Making fun of Canadian history

A 25-year-old’s comics feature characters like John Diefenbaker and Margaret Trudeau

090313_beaton2Was Lester B. Pearson too nice to be prime minister? Was John Diefenbaker a mad, bug-eyed egotist? And was Pierre and Margaret Trudeau’s marital relationship a little like that of father and daughter? These are the sorts of questions 25-year-old Kate Beaton gently probes in her series of comics on Canadian history, which are unusual enough to have sparked the sort of praise most writers spend a lifetime cultivating.

Originally from Cape Breton, Beaton is a Toronto-based cartoonist who has fans ranging from award-winning graphic novelists to geeky comic nerds. In the little over a year she’s been doing the comics, her work has been talked about on the website Wonkette and in Bitch magazine; a reviewer for Wired magazine called Beaton’s the “funniest comic that I’ve read in awhile.” Recently Daily Show writer Sam Means approached her to illustrate a children’s book he is writing. About 10 other agents and publishers have asked her to write a book, but so far she’s refused. Still finding her feet, Beaton wants to find out more about the industry so she doesn’t get shortchanged. Also, since she hasn’t yet drawn enough to fill a book, she doesn’t want to become “overwhelmed.”

If you’ve seen a Beaton comic, it might have been on the comics pages of the National Post, or perhaps through a link to her website, www.katebeaton.com. Although she has thousands of Canadian fans, the readers of her website are mainly American. Their reactions to (for them) unknown, obscure figures such as Wilfrid Laurier range from bemusement to gratitude for an introduction to a culture and history outside their own. The otherness makes her “vaguely otherworldly,” says Seattle-based Larry Cruz, who writes reviews on the website, The Webcomic Overlook. Beaton’s work is “delightful, funny and endearing even if I have no idea what in the world this crazy Canuck is referencing.”

Making history funny to people who don’t know their Sir John A. from McDonald’s is a challenge, she says. And if you’re not a history buff and don’t know, for instance, who Edwin Booth is, you probably won’t get all the jokes. Then again, if you know these subjects too well you might be irritated by her generous use of artistic licence. Rather than sticking to the facts, she imagines the inner lives of her characters, making them say things that sound modern, says John Martz, chair of the Canadian chapter of the National Cartoonists Society. Her subjects are often long dead, yet they seem like real people, albeit with oversized personalities or embarrassing foibles. In one cartoon, Brian Mulroney has a secret fetish for all things American. In another, Pierre Trudeau scolds Margaret for partying too much, and is then rebuffed with an impudent “You’re not my dad.”

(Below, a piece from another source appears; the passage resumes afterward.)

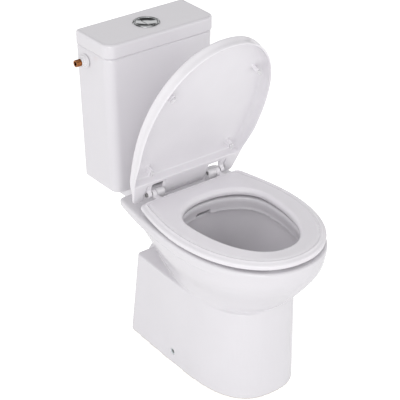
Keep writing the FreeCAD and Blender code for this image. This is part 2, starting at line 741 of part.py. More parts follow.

Each panel is drawn in a simple, uncluttered style that looks childlike, almost unfinished. The style has been a trademark since she started drawing as a child; her school didn’t have an art department, so she would buy supplies online with her pocket money, and sketched in the hallways during breaks. Summers were spent working at different museums, as an archivist or researcher. After she finished her bachelor’s degree at Mount Allison in New Brunswick, she went to work in Fort McMurray to pay off her student loan. The work was “difficult and lonely,” she says; during the days, she would do office or manual work and at nights, she would draw her comics. In October 2007, she started putting them online where they quickly attracted a following.

Moving to Toronto in September 2008, she tapped into a community of cartoonists, who helped her find sponsorship for her site, which sells merchandise. The speed of her success took her “by surprise.” Sometimes it has been too much. Most of her fans are complimentary, but some of them are “jerks,” she says. “Some people are really out of line,” she explains. “You get comments like ‘Your comics are good, but I want to sleep with you.’ ” Eager to protect her privacy, Beaton has stopped drawing the journal comics that revealed details about her personal life. Which may turn out to be a blessing, says Tucker Stone, a New York-based reviewer at Comixology, since what really makes her different is the literary and historical cartoons. Beaton herself is defensive of this territory, bristling in fact at the suggestion that CanCon could possibly be dull. “Our history is the march of thousands of people across a continent trying to make a life for themselves,” she replies. “How can it be boring?”